Design and Optimization of Heterostructure Double Gate Tunneling Field Effect Transistor for Ultra Low Power Circuit and System

Guenifi Naima1* and Shiromani Balmukund Rahi2

1LEA Electronics Department, University Mostefa Benboulaid of Batna 2, Batna, Algeria

2Department of Electrical Engineering, Indian Institute of Technology Kanpur, India

Abstract

Tunnel FET, a quantum device nowadays known as the best suitable candidate for the future of ultra-low-power applications, due to a distinct current transport mechanism, known as band-to-band ( B2B ) tunneling.

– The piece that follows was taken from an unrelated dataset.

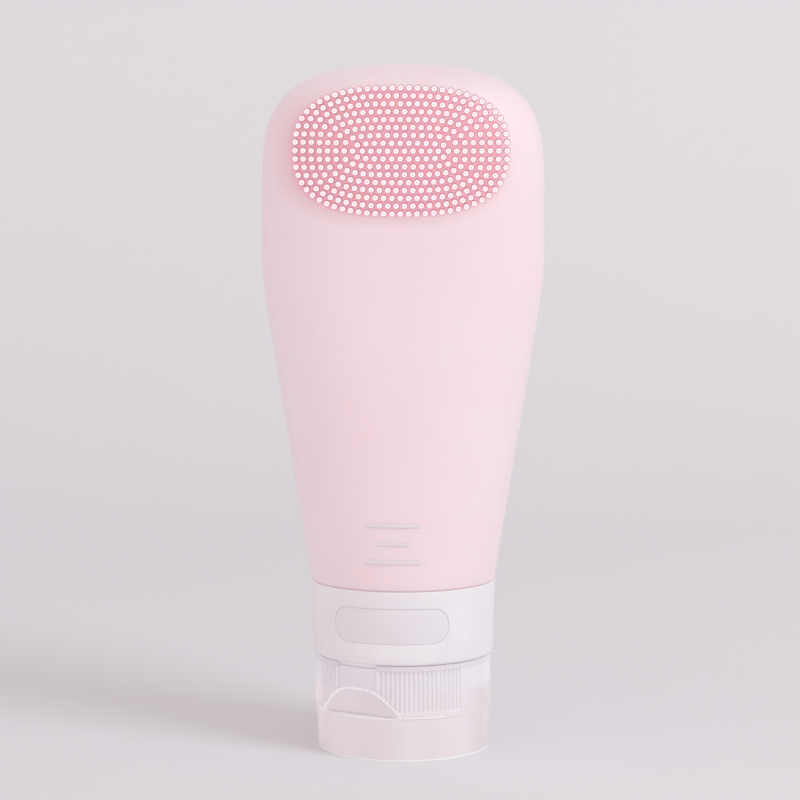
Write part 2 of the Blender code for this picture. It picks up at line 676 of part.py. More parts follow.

This device is recommended as a replacement for conventional Metal-Oxide-Semiconductor ( MOS) FET due to limitation of subthreshold slope (i.e., SS < 60 mV/ dec at T = 300 K), a bottleneck issue for modern low-power design and process engineers. In this chapter, we have mainly focused on double gate ( DG ) TFET , having band engineering and high - k dielectrics. Due to successful implementation of both these scientific suggestions, the DG -TFET shows improved device characteristics in terms of current efficiency ( ION ), leakage current ( IOFF ), subthreshold slope ( SS ), ambipolar current ( Iamb ), transconductance ( gm ), transconductance efficiency ( gm/IDS ), switching response time (ι d ), and power delay product ( PDP ). In this chapter, the transfer ( Id -Vg ), C - V and RF characteristics DG -TFET are investigated in detail.